Outdoor Plants, FALL, Fall, Blog
September 14, 2020
The season is changing, bringing cooler temperatures. It’s time to think about preparing your garden for fall and winter. Here are some ideas to help you get started:
If tropical plants have been part of your outside décor, you can bring them inside for the winter. Spray insecticidal soap to ward off insects that may have taken up residence, prune damaged leaves, add fresh soil, and place them in a sun-appropriate spot to continue flourishing over the winter.
Tulips, crocuses, daffodils, anemones, and hyacinth are just a few spring-flowering bulbs that require planting in the fall. If you are a veggie gardener, fall is also the time to plant garlic bulbs.

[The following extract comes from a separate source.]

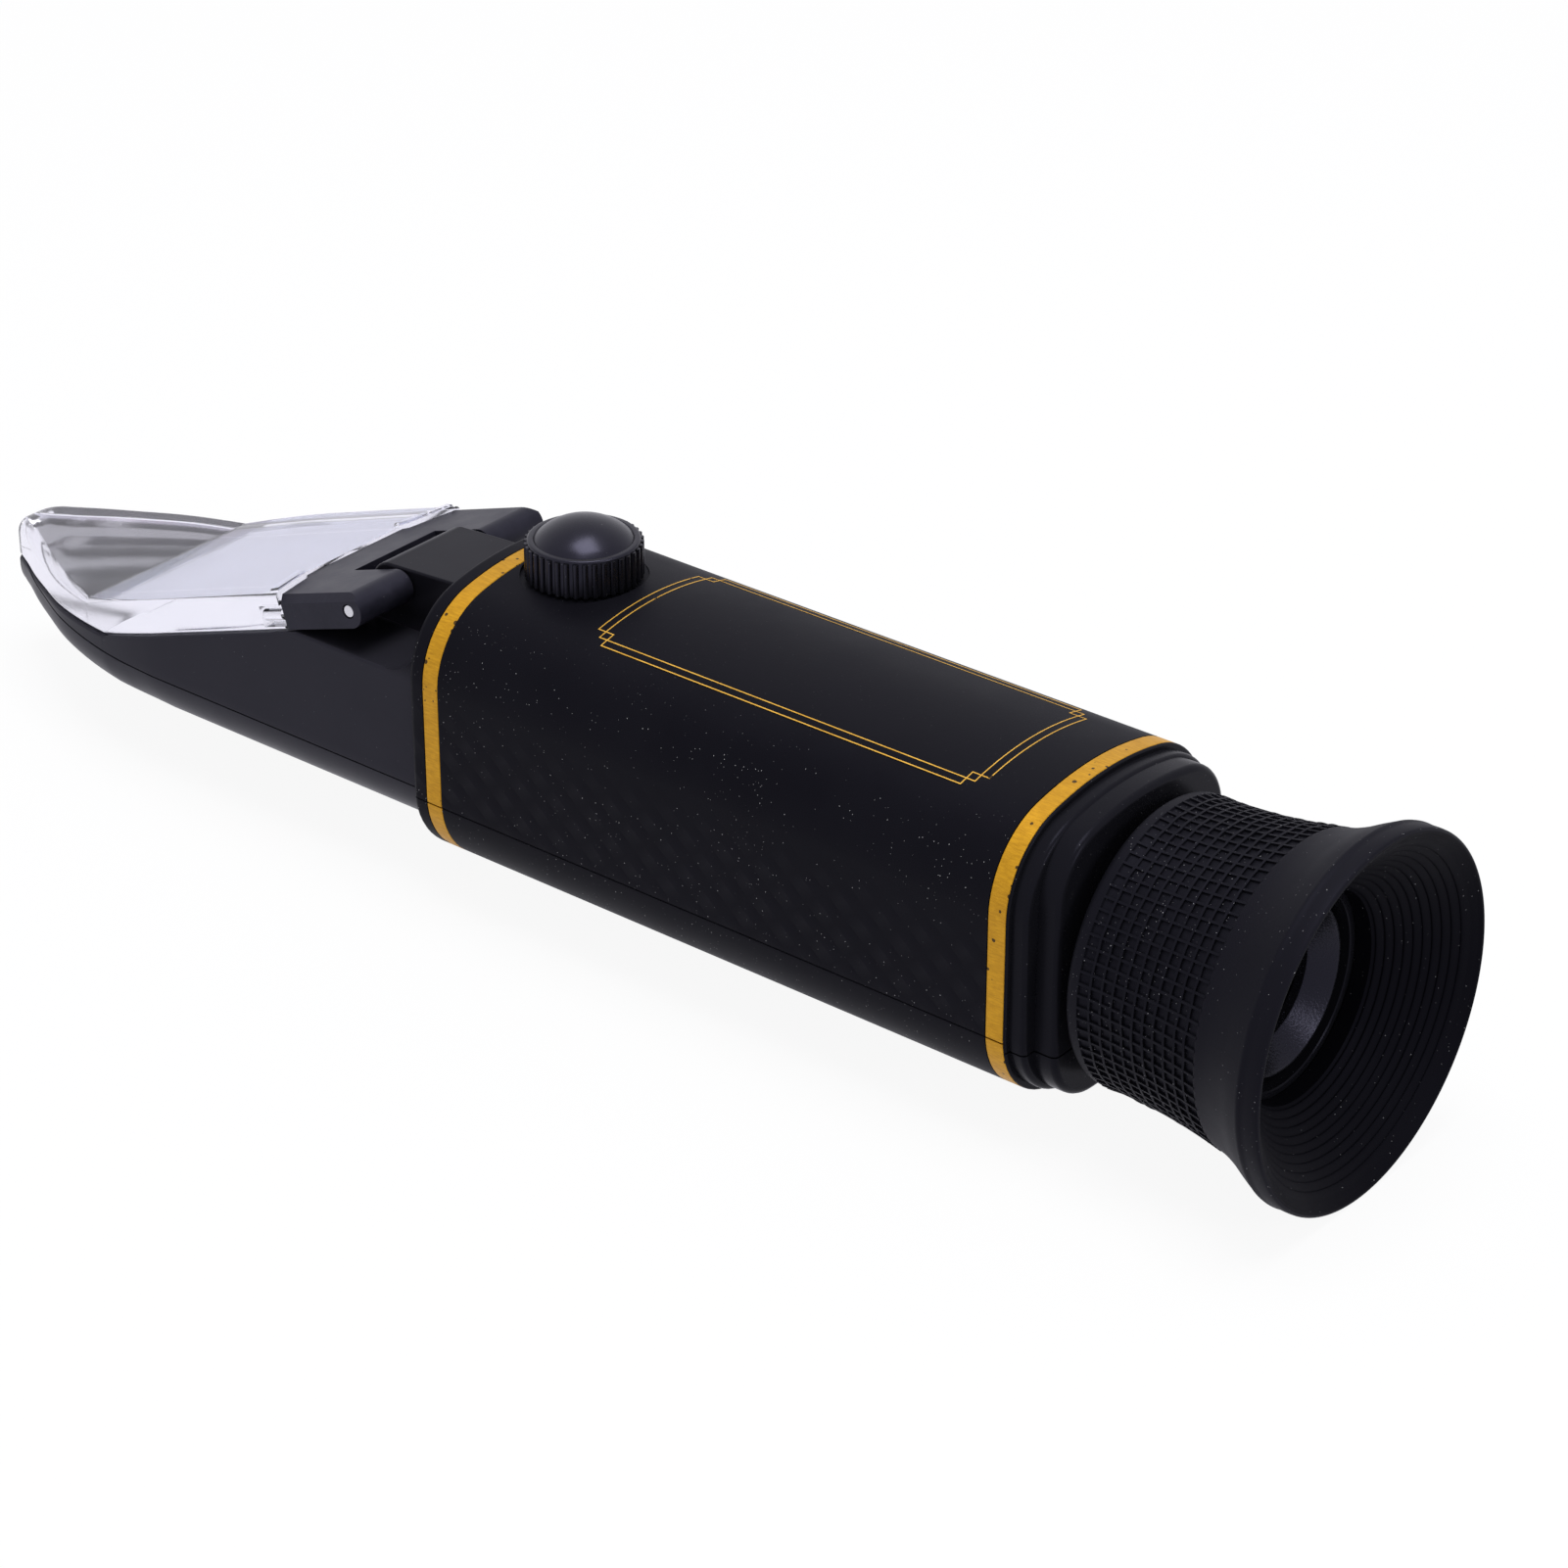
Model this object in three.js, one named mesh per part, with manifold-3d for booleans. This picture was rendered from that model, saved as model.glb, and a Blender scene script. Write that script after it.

Fertilizing, top-dressing and seeding your lawn in autumn will give your grass a boost for next spring.
Apply Parkwood® 10-0-14 Fall Fertilizer in autumn anytime from September to November.
Trees and shrubs can benefit from late fall pruning to help develop new growth in spring. But be careful; some varieties, including many hydrangeas, require old wood for new spring growth. Some plants also do better with spring pruning. Be sure to tailor your pruning plan to your specific garden varieties.
Winter protection, or winterizing, your garden will protect specific plants during severe weather. You can protect fruit tree trunks from rodents and rabbits by using a spiral tree guard or Skoot, a non-toxic bitter-tasting deterrent, on the bark of the tree.
To keep the branches of junipers and cedars upright, use a plastic mesh and spiral down the full length of the evergreen. Trees and shrubs that are damaged from snow or ice won’t snap back into place in spring and will need to be pruned. Rhododendrons are prone to windburn in winter and should be protected with burlap. Roses can easily be covered with a rose hut or hilling.
Food is tough for birds in the winter and keeping feeders full of seeds with high fat and oil content will keep them full and nourished. Suet is also an excellent food source for winter birds.
Removing annuals from garden beds lowers the risk of overwintering pests and diseases. Pull out your annuals, remove excess dirt, and add them to your compost bin.
Fall is a great time to plant new perennials, trees, and shrubs. Cooler temperatures with shorter days create a perfect growing environment. After planting, mulch and water your new plants right up to frost.